Directions -
Pick out each line below containing "that".

>> Start Source data

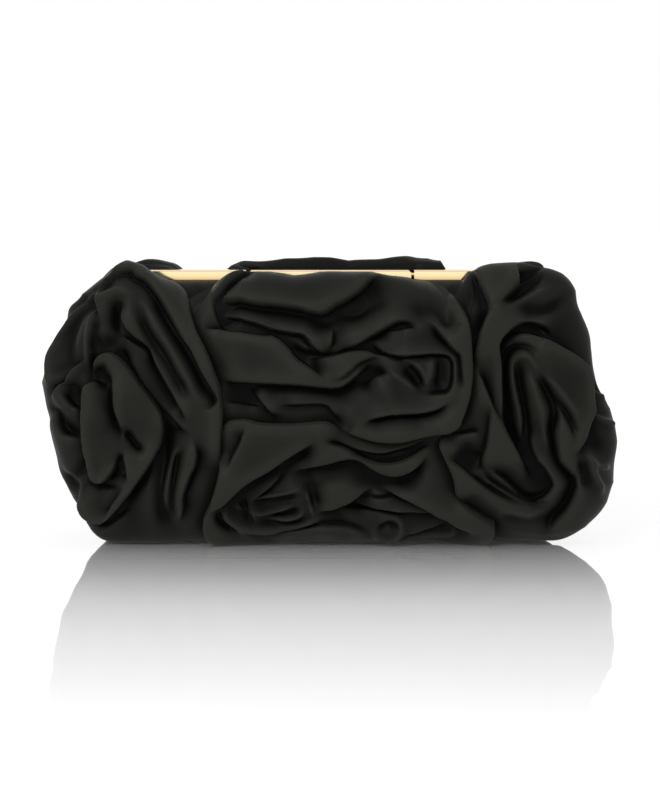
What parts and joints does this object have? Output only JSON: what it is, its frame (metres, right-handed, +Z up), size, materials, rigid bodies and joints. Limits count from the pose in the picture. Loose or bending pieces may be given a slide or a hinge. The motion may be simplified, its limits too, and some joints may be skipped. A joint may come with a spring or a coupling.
{
  "type": "evening clutch bag",
  "caption": "Rounded rectangular evening clutch covered in gathered black satin rosettes, with a polished gold box frame hinged at the bottom and a tilting top clasp bar.",
  "frame": {"origin": "middle of the bag in plan, on the surface that it stands on", "axes": "+X along the bag, +Y from the front face to the rear face, +Z up"},
  "size_m": [0.275, 0.08, 0.136],
  "materials": {
    "satin": "black duchesse satin, soft sheen",
    "wadding": "needled wadding",
    "shell_board": "moulded rigid shell",
    "lining_satin": "black lining satin",
    "gilt": "polished light gold plating",
    "gilt_fittings": "light gold plating",
    "spring_steel": "spring steel strip"
  },
  "bodies": {
    "rear_half": {"rear_frame": "gilt", "rear_shell": "shell_board", "rear_padding": "wadding", "rear_cover": "satin", "rear_rosette_left": "satin", "rear_rosette_upper": "satin", "rear_rosette_lower": "satin", "rear_rosette_right": "satin", "rear_lining": "lining_satin", "inner_pocket": "lining_satin", "pocket_trim": "lining_satin", "catch_plate": "gilt_fittings", "catch_rivets": "gilt_fittings", "rear_hinge_leaf_left": "gilt_fittings", "rear_hinge_leaf_right": "gilt_fittings", "hinge_pin_left": "gilt_fittings", "hinge_pin_right": "gilt_fittings", "rear_hinge_rivets": "gilt_fittings", "gusset_left": "lining_satin", "gusset_right": "lining_satin"},
    "front_half": {"front_frame": "gilt", "front_shell": "shell_board", "front_padding": "wadding", "front_cover": "satin", "front_rosette_left": "satin", "front_rosette_upper": "satin", "front_rosette_lower": "satin", "front_rosette_right": "satin", "front_lining": "lining_satin", "clasp_pivot_pins": "gilt_fittings", "front_hinge_leaf_left": "gilt_fittings", "front_hinge_leaf_right": "gilt_fittings", "front_hinge_rivets": "gilt_fittings"},
    "clasp": {"clasp_bar": "gilt", "spring_hook": "spring_steel", "hook_rivets": "gilt_fittings"}
  },
  "joints": [
    {"name": "main_hinge", "type": "hinge", "parent": "rear_half", "child": "front_half", "pos_m": [0, 0, 0.0065], "axis": [1, 0, 0], "range_deg": [0, 55], "deforming": ["gusset_left", "gusset_right", "spring_hook"]},
    {"name": "clasp_pivot", "type": "hinge", "parent": "front_half", "child": "clasp", "pos_m": [0, -0.0066, 0.1293], "axis": [1, 0, 0], "range_deg": [0, 45], "deforming": ["spring_hook"]}
  ]
}
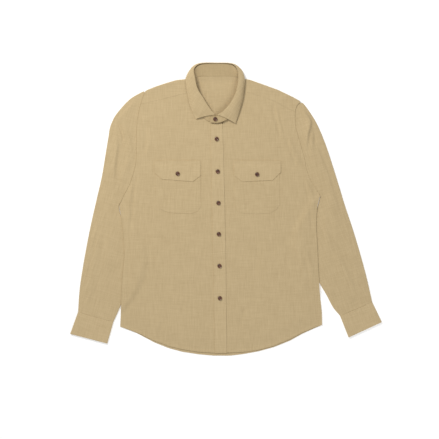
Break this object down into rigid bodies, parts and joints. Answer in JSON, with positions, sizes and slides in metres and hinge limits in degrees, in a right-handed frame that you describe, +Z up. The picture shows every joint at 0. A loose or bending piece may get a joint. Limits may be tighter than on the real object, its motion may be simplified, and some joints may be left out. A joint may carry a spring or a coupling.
{
  "type": "button-down shirt",
  "caption": "Long-sleeved shirt in plain slubbed cloth, buttoned and laid flat on its back, with a turned-down collar, a button placket and breast pockets under buttoned flaps.",
  "frame": {"origin": "middle of the shirt's outline, on the surface it lies on", "axes": "+Z up from that surface, +X across the shirt to its wearer's left sleeve, +Y from the hem to the collar"},
  "size_m": [0.872, 0.8198, 0.0196],
  "materials": {
    "shirting": "plain weave with fine slubs, dull",
    "faced_shirting": "the same cloth, faced and edge-stitched",
    "button_horn": "mottled brown horn look, soft gloss"
  },
  "bodies": {
    "root": {"back_panel": "shirting", "front_right": "shirting", "front_left": "shirting", "placket": "faced_shirting", "yoke": "shirting", "sleeve_right": "shirting", "sleeve_left": "shirting", "cuff_right": "faced_shirting", "cuff_left": "faced_shirting", "collar_stand": "faced_shirting", "collar_leaf": "faced_shirting", "pocket_right": "shirting", "pocket_left": "shirting", "flap_right": "faced_shirting", "flap_left": "faced_shirting", "button_collar": "button_horn", "button_front_1": "button_horn", "button_front_2": "button_horn", "button_front_3": "button_horn", "button_front_4": "button_horn", "button_front_5": "button_horn", "button_front_6": "button_horn", "button_flap_right": "button_horn", "button_flap_left": "button_horn"}
  },
  "joints": []
}
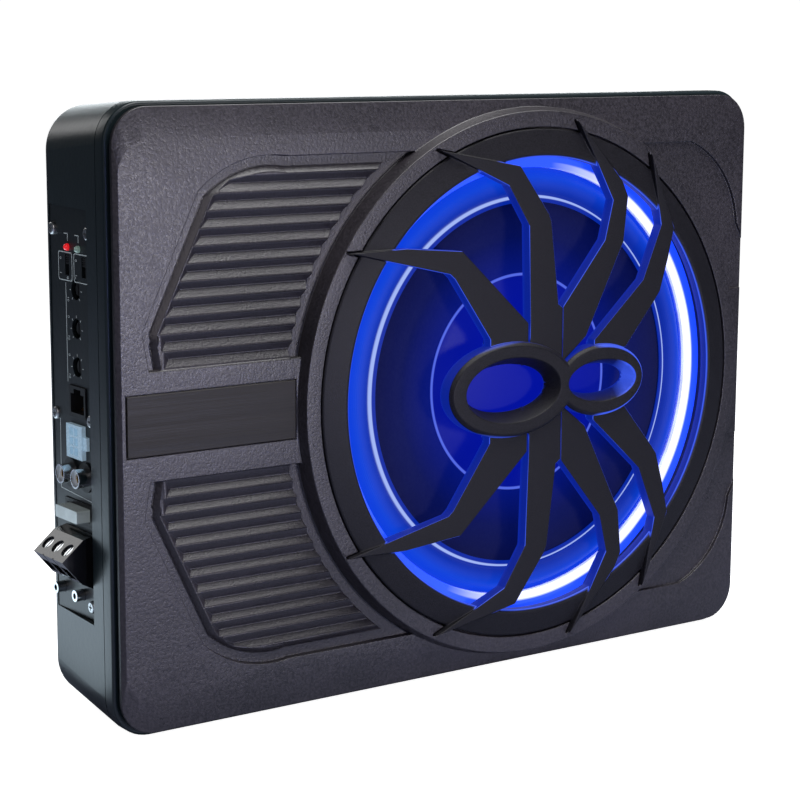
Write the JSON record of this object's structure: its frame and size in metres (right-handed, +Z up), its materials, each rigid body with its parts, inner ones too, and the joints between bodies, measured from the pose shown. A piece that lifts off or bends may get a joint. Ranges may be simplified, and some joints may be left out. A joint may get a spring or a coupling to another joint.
{
  "type": "powered car subwoofer",
  "caption": "Slim under-seat powered car subwoofer: a rounded flat case with a ribbed cover, a lit round driver behind a spoked guard, and a side panel of sockets and controls.",
  "frame": {"origin": "centre of the whole object's box, on the surface that it stands on", "axes": "+Z up with the object standing on its long lower side; the driver faces -Y; the control panel is on the -X side"},
  "size_m": [0.362, 0.0764, 0.265],
  "materials": {
    "shell": "cast, satin dark powder coat",
    "frame_coat": "cast, satin dark powder coat",
    "cover_plastic": "fine moulded grain",
    "guard_plastic": "fine moulded grain",
    "badge_metal": "brushed",
    "light_guide": "clear diffusing, lit blue",
    "led_pcb": "white lacquered board",
    "rubber_black": "soft matt",
    "cone_paper": "pressed pulp, black",
    "cap_plastic": "polished dome",
    "basket_steel": "stamped, black coat",
    "ferrite": "sintered, dull",
    "plated_steel": "zinc plated",
    "copper_wire": "enamelled winding",
    "former_card": "thin foil",
    "damper_cloth": "resin treated cloth",
    "screw_black": "black oxide",
    "screw_silver": "nickel plated",
    "insert_brass": "knurled",
    "board_green": "solder mask",
    "heat_aluminium": "extruded",
    "part_epoxy": "moulded epoxy",
    "can_sleeve": "shrunk sleeve",
    "core_coat": "coated powder core",
    "panel_plastic": "printed satin panel",
    "led_red_lens": "tinted lens",
    "led_green_lens": "clear lens",
    "switch_shell": "tinned can",
    "slider_plastic": "moulded",
    "pot_shell": "tinned can",
    "shaft_black": "moulded nylon",
    "jack_black": "moulded nylon",
    "gold_contact": "gold plated",
    "socket_white": "moulded nylon",
    "rca_black": "moulded",
    "rca_metal": "nickel plated",
    "insulator_white": "moulded",
    "holder_black": "moulded",
    "fuse_clear": "milky clear",
    "fuse_metal": "zinc strip",
    "terminal_black": "moulded nylon",
    "jack_nickel": "nickel plated"
  },
  "bodies": {
    "housing": {"rear_shell": "shell", "front_frame": "frame_coat", "front_cover": "cover_plastic", "badge_plate": "badge_metal", "spoke_guard": "guard_plastic", "light_ring": "light_guide", "led_board": "led_pcb", "basket": "basket_steel", "driver_gasket": "rubber_black", "driver_terminals": "board_green", "top_plate": "plated_steel", "ring_magnet": "ferrite", "pole_yoke": "plated_steel", "surround": "rubber_black", "damper": "damper_cloth", "driver_screws": "screw_black", "guard_screws": "screw_black", "cover_screws": "screw_black", "mount_inserts": "insert_brass", "amp_board": "board_green", "heatsink": "heat_aluminium", "transistors": "part_epoxy", "capacitors": "can_sleeve", "toroid_core": "core_coat", "toroid_winding": "copper_wire", "control_board": "board_green", "control_panel": "panel_plastic", "panel_screws": "screw_silver", "red_led": "led_red_lens", "green_led": "led_green_lens", "switch_bodies": "switch_shell", "pot_bodies": "pot_shell", "remote_jack": "jack_black", "jack_contacts": "gold_contact", "speaker_socket": "socket_white", "socket_pins": "gold_contact", "rca_housing": "rca_black", "rca_shells": "rca_metal", "rca_insulators": "insulator_white", "rca_contacts": "gold_contact", "fuse_holder": "holder_black", "terminal_block": "terminal_black", "small_jacks": "jack_nickel"},
    "cone_assembly": {"cone": "cone_paper", "dust_cap": "cap_plastic", "coil_former": "former_card", "voice_coil": "copper_wire"},
    "rear_switch": {"rear_slider": "slider_plastic"},
    "front_switch": {"front_slider": "slider_plastic"},
    "pot_1": {"pot_shaft_1": "shaft_black"},
    "pot_2": {"pot_shaft_2": "shaft_black"},
    "pot_3": {"pot_shaft_3": "shaft_black"},
    "fuse": {"fuse_body": "fuse_clear", "fuse_blades": "fuse_metal"},
    "screw_1": {"terminal_screw_1": "screw_silver"},
    "clamp_1": {"terminal_clamp_1": "plated_steel"},
    "screw_2": {"terminal_screw_2": "screw_silver"},
    "clamp_2": {"terminal_clamp_2": "plated_steel"},
    "screw_3": {"terminal_screw_3": "screw_silver"},
    "clamp_3": {"terminal_clamp_3": "plated_steel"}
  },
  "joints": [
    {"name": "cone_travel", "type": "slide", "parent": "housing", "child": "cone_assembly", "axis": [0, -1, 0], "range_m": [-0.004, 0.004], "stiffness_N_per_m": 2500, "deforming": ["surround", "damper"]},
    {"name": "rear_switch_slide", "type": "slide", "parent": "housing", "child": "rear_switch", "axis": [0, 0, -1], "range_m": [0, 0.004]},
    {"name": "front_switch_slide", "type": "slide", "parent": "housing", "child": "front_switch", "axis": [0, 0, -1], "range_m": [0, 0.004]},
    {"name": "pot_1_turn", "type": "hinge", "parent": "housing", "child": "pot_1", "pos_m": [-0.1644, 0.01055, 0.1863], "axis": [1, 0, 0], "range_deg": [-140, 140]},
    {"name": "pot_2_turn", "type": "hinge", "parent": "housing", "child": "pot_2", "pos_m": [-0.1644, 0.01055, 0.17], "axis": [1, 0, 0], "range_deg": [-140, 140]},
    {"name": "pot_3_turn", "type": "hinge", "parent": "housing", "child": "pot_3", "pos_m": [-0.1644, 0.01055, 0.1538], "axis": [1, 0, 0], "range_deg": [-140, 140]},
    {"name": "fuse_pull", "type": "slide", "parent": "housing", "child": "fuse", "axis": [-1, 0, 0], "range_m": [0, 0.016]},
    {"name": "screw_1_turn", "type": "hinge", "parent": "housing", "child": "screw_1", "pos_m": [-0.17569, 0.00215, 0.07763], "axis": [0.6481, 0, -0.7615], "range_deg": [-1080, 900]},
    {"name": "clamp_1_slide", "type": "slide", "parent": "housing", "child": "clamp_1", "axis": [0.6481, 0, -0.7615], "range_m": [-0.0017, 0.002]},
    {"name": "screw_2_turn", "type": "hinge", "parent": "housing", "child": "screw_2", "pos_m": [-0.17569, 0.01115, 0.07763], "axis": [0.6481, 0, -0.7615], "range_deg": [-1080, 900]},
    {"name": "clamp_2_slide", "type": "slide", "parent": "housing", "child": "clamp_2", "axis": [0.6481, 0, -0.7615], "range_m": [-0.0017, 0.002]},
    {"name": "screw_3_turn", "type": "hinge", "parent": "housing", "child": "screw_3", "pos_m": [-0.17569, 0.02015, 0.07763], "axis": [0.6481, 0, -0.7615], "range_deg": [-1080, 900]},
    {"name": "clamp_3_slide", "type": "slide", "parent": "housing", "child": "clamp_3", "axis": [0.6481, 0, -0.7615], "range_m": [-0.0017, 0.002]}
  ],
  "couplings": [
    {"joint": "screw_1_turn", "follows": "clamp_1_slide", "rad_per_m": -8976},
    {"joint": "screw_2_turn", "follows": "clamp_2_slide", "rad_per_m": -8976},
    {"joint": "screw_3_turn", "follows": "clamp_3_slide", "rad_per_m": -8976}
  ]
}
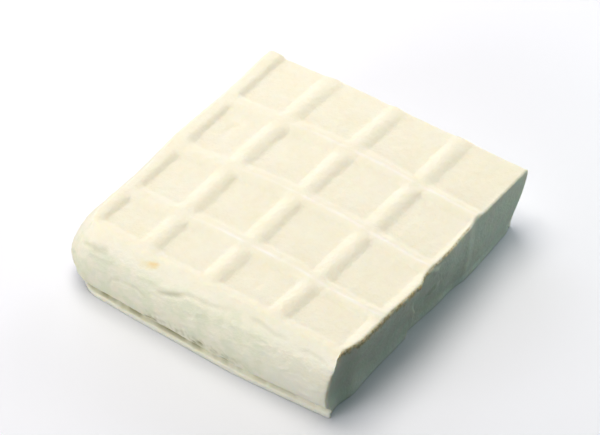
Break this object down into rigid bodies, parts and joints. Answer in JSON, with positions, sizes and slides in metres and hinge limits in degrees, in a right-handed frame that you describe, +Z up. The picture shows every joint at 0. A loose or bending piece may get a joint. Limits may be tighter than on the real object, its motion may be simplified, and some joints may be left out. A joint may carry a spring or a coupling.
{
  "type": "tofu block",
  "caption": "Square block of firm tofu with a moulded grid on top and two knife-cut sides, for food scenes and kitchen layouts.",
  "frame": {"origin": "middle of the block's bounding box in plan, on the flat base it rests on", "axes": "+Z up out of the grid; -Y out of the moulded front with the lip; -X out of the other moulded side; +X and +Y out of the two cut sides"},
  "size_m": [0.1278, 0.124, 0.0291],
  "materials": {
    "tofu": "moist satin, cream white, faintly translucent"
  },
  "bodies": {
    "root": {"tofu_block": "tofu"}
  },
  "joints": []
}
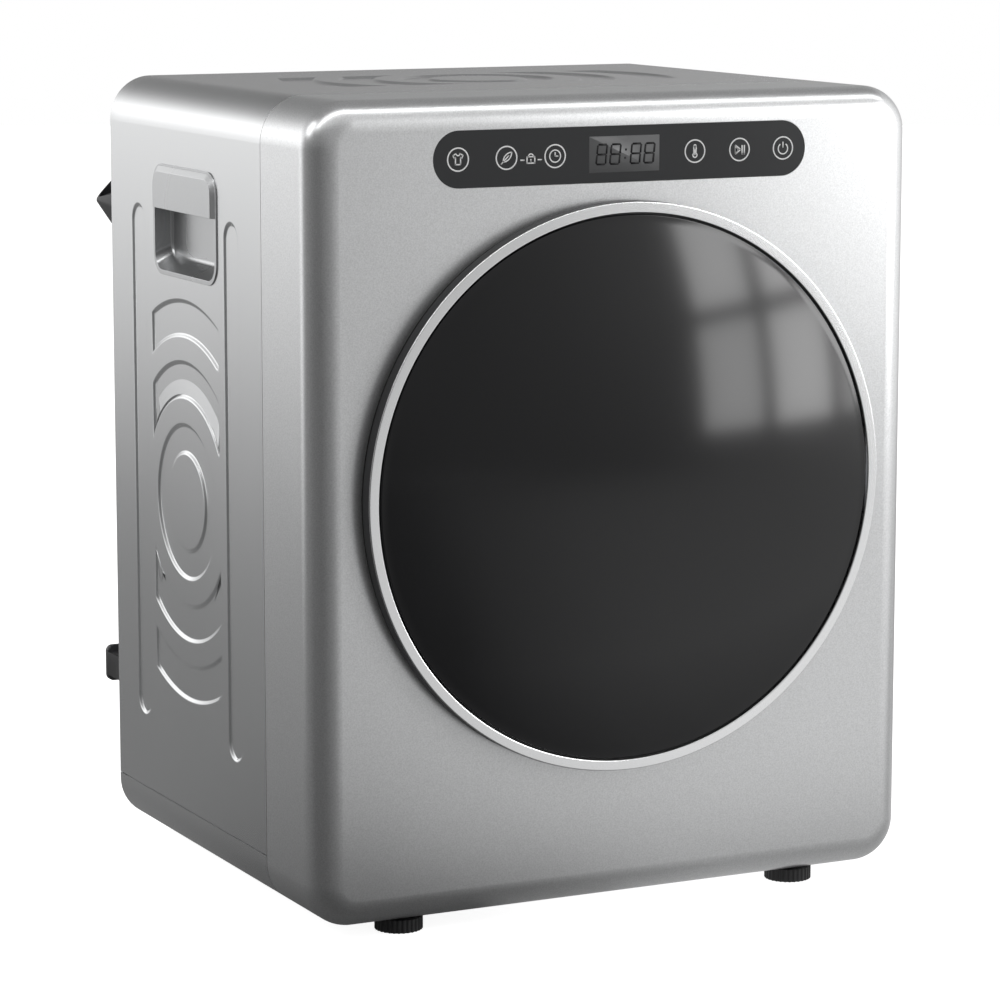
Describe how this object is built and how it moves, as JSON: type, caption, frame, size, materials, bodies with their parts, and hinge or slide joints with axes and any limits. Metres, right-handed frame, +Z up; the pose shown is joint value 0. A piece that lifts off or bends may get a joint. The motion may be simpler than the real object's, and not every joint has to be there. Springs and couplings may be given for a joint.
{
  "type": "clothes dryer",
  "caption": "Compact front-loading vented clothes dryer: silver cabinet, round domed black door in a proud ring, touch panel, belt-driven drum, lint filter, levelling feet and rear exhaust.",
  "frame": {"origin": "on the floor under the middle of the machine's bounding box, at the undersides of the feet", "axes": "+X to the right of a person facing the door, +Y from the door to the back, +Z up"},
  "size_m": [0.5022, 0.479, 0.611],
  "materials": {
    "silver_front": "silver metallic paint over moulded ABS, fine grain",
    "silver_steel": "silver grey powder paint on sheet steel",
    "zinc_steel": "galvanised sheet steel",
    "black_gloss": "polished black",
    "black_plastic": "moulded black plastic",
    "smoke_plastic": "smoke grey moulded bowl",
    "rubber_black": "black rubber",
    "foot_plastic": "black knurled plastic",
    "drum_steel": "stainless drum sheet",
    "white_plastic": "white moulded plastic",
    "machined_steel": "turned steel",
    "felt_grey": "pressed wool felt",
    "bearing_bronze": "sintered bronze bush",
    "heater_ceramic": "aluminium fins of a PTC heater",
    "thermostat_body": "brown phenolic",
    "duct_plastic": "grey moulded duct",
    "stator_steel": "laminated steel with windings",
    "board_green": "circuit board",
    "display_grey": "display face",
    "pad_foam": "conductive foam",
    "capacitor_shell": "enamelled can",
    "mesh_fabric": "fine woven lint mesh"
  },
  "bodies": {
    "cabinet": {"front_panel": "silver_front", "cabinet_wrap": "silver_steel", "base_pan": "silver_steel", "rear_panel": "zinc_steel", "side_handle_left": "silver_steel", "side_handle_right": "silver_steel", "front_bulkhead": "black_plastic", "door_seal": "rubber_black", "hinge_bracket": "zinc_steel", "hinge_pin": "machined_steel", "door_catch": "black_plastic", "door_switch": "black_plastic", "control_lens": "black_gloss", "control_housing": "black_plastic", "control_board": "board_green", "display_module": "display_grey", "touch_pads": "pad_foam", "drum_felts": "felt_grey", "rear_bulkhead": "zinc_steel", "drum_bearing": "bearing_bronze", "heater_housing": "zinc_steel", "heater_element": "heater_ceramic", "thermostats": "thermostat_body", "exhaust_duct": "duct_plastic", "exhaust_collar": "duct_plastic", "cord_hooks": "black_plastic", "cord_gland": "black_plastic", "lint_duct": "black_plastic", "blower_housing": "black_plastic", "motor_casing": "heater_ceramic", "motor_stator": "stator_steel", "motor_bearings": "machined_steel", "motor_bracket": "zinc_steel", "run_capacitor": "capacitor_shell", "drum_belt": "rubber_black", "idler_pivot": "zinc_steel", "idler_spring": "machined_steel", "case_screws": "machined_steel"},
    "door": {"door_ring": "silver_front", "door_lens": "black_gloss", "door_inner_frame": "black_plastic", "door_bowl": "smoke_plastic", "door_striker": "black_plastic", "hinge_leaf": "zinc_steel"},
    "drum": {"drum_shell": "drum_steel", "drum_back": "drum_steel", "drum_lifters": "white_plastic", "drum_shaft": "machined_steel"},
    "motor_rotor": {"motor_shaft": "machined_steel", "blower_wheel": "white_plastic", "motor_pulley": "machined_steel"},
    "idler_arm": {"idler_arm": "machined_steel"},
    "idler_pulley": {"idler_pulley": "white_plastic"},
    "lint_filter": {"lint_filter": "white_plastic", "lint_mesh": "mesh_fabric"},
    "switch_plunger": {"switch_plunger": "white_plastic"},
    "foot_front_left": {"foot_front_left": "foot_plastic"},
    "foot_front_right": {"foot_front_right": "foot_plastic"},
    "foot_rear_left": {"foot_rear_left": "foot_plastic"},
    "foot_rear_right": {"foot_rear_right": "foot_plastic"}
  },
  "joints": [
    {"name": "door_swing", "type": "hinge", "parent": "cabinet", "child": "door", "pos_m": [0.2045, -0.207, 0.3235], "axis": [0, 0, 1], "range_deg": [0, 110]},
    {"name": "drum_spin", "type": "hinge", "parent": "cabinet", "child": "drum", "pos_m": [0, 0.0025, 0.3235], "axis": [0, 1, 0], "continuous": true},
    {"name": "motor_spin", "type": "hinge", "parent": "cabinet", "child": "motor_rotor", "pos_m": [0.165, 0.0025, 0.078], "axis": [0, 1, 0], "continuous": true},
    {"name": "idler_swing", "type": "hinge", "parent": "cabinet", "child": "idler_arm", "pos_m": [0.058, 0.0935, 0.038], "axis": [0, 1, 0], "range_deg": [0, 8], "stiffness_Nm_per_rad": 1.2, "springref_deg": -14.32},
    {"name": "idler_spin", "type": "hinge", "parent": "idler_arm", "child": "idler_pulley", "pos_m": [0.1, 0.1055, 0.074], "axis": [0, 1, 0], "continuous": true},
    {"name": "filter_slide", "type": "slide", "parent": "cabinet", "child": "lint_filter", "axis": [0, 0, 1], "range_m": [0, 0.085]},
    {"name": "switch_travel", "type": "slide", "parent": "cabinet", "child": "switch_plunger", "axis": [0, -1, 0], "range_m": [0, 0.003]},
    {"name": "foot_front_left_adjust", "type": "slide", "parent": "cabinet", "child": "foot_front_left", "axis": [0, 0, -1], "range_m": [0, 0.01]},
    {"name": "foot_front_right_adjust", "type": "slide", "parent": "cabinet", "child": "foot_front_right", "axis": [0, 0, -1], "range_m": [0, 0.01]},
    {"name": "foot_rear_left_adjust", "type": "slide", "parent": "cabinet", "child": "foot_rear_left", "axis": [0, 0, -1], "range_m": [0, 0.01]},
    {"name": "foot_rear_right_adjust", "type": "slide", "parent": "cabinet", "child": "foot_rear_right", "axis": [0, 0, -1], "range_m": [0, 0.01]}
  ],
  "couplings": [
    {"joint": "motor_spin", "follows": "drum_spin", "ratio": 20.074},
    {"joint": "idler_spin", "follows": "drum_spin", "ratio": -13.722},
    {"joint": "switch_travel", "follows": "door_swing", "m_per_rad": 0.0015626}
  ]
}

>> End Source data

Complete output -
  "frame": {"origin": "middle of the bag in plan, on the surface that it stands on", "axes": "+X along the bag, +Y from the front face to the rear face, +Z up"},
Break this object down into rigid bodies, parts and joints. Answer in JSON, with positions, sizes and slides in metres and hinge limits in degrees, in a right-handed frame that you describe, +Z up. The picture shows every joint at 0. A loose or bending piece may get a joint. Limits may be tighter than on the real object, its motion may be simplified, and some joints may be left out. A joint may carry a spring or a coupling.
  "frame": {"origin": "middle of the shirt's outline, on the surface it lies on", "axes": "+Z up from that surface, +X across the shirt to its wearer's left sleeve, +Y from the hem to the collar"},
Write the JSON record of this object's structure: its frame and size in metres (right-handed, +Z up), its materials, each rigid body with its parts, inner ones too, and the joints between bodies, measured from the pose shown. A piece that lifts off or bends may get a joint. Ranges may be simplified, and some joints may be left out. A joint may get a spring or a coupling to another joint.
  "frame": {"origin": "centre of the whole object's box, on the surface that it stands on", "axes": "+Z up with the object standing on its long lower side; the driver faces -Y; the control panel is on the -X side"},
Break this object down into rigid bodies, parts and joints. Answer in JSON, with positions, sizes and slides in metres and hinge limits in degrees, in a right-handed frame that you describe, +Z up. The picture shows every joint at 0. A loose or bending piece may get a joint. Limits may be tighter than on the real object, its motion may be simplified, and some joints may be left out. A joint may carry a spring or a coupling.
Describe how this object is built and how it moves, as JSON: type, caption, frame, size, materials, bodies with their parts, and hinge or slide joints with axes and any limits. Metres, right-handed frame, +Z up; the pose shown is joint value 0. A piece that lifts off or bends may get a joint. The motion may be simpler than the real object's, and not every joint has to be there. Springs and couplings may be given for a joint.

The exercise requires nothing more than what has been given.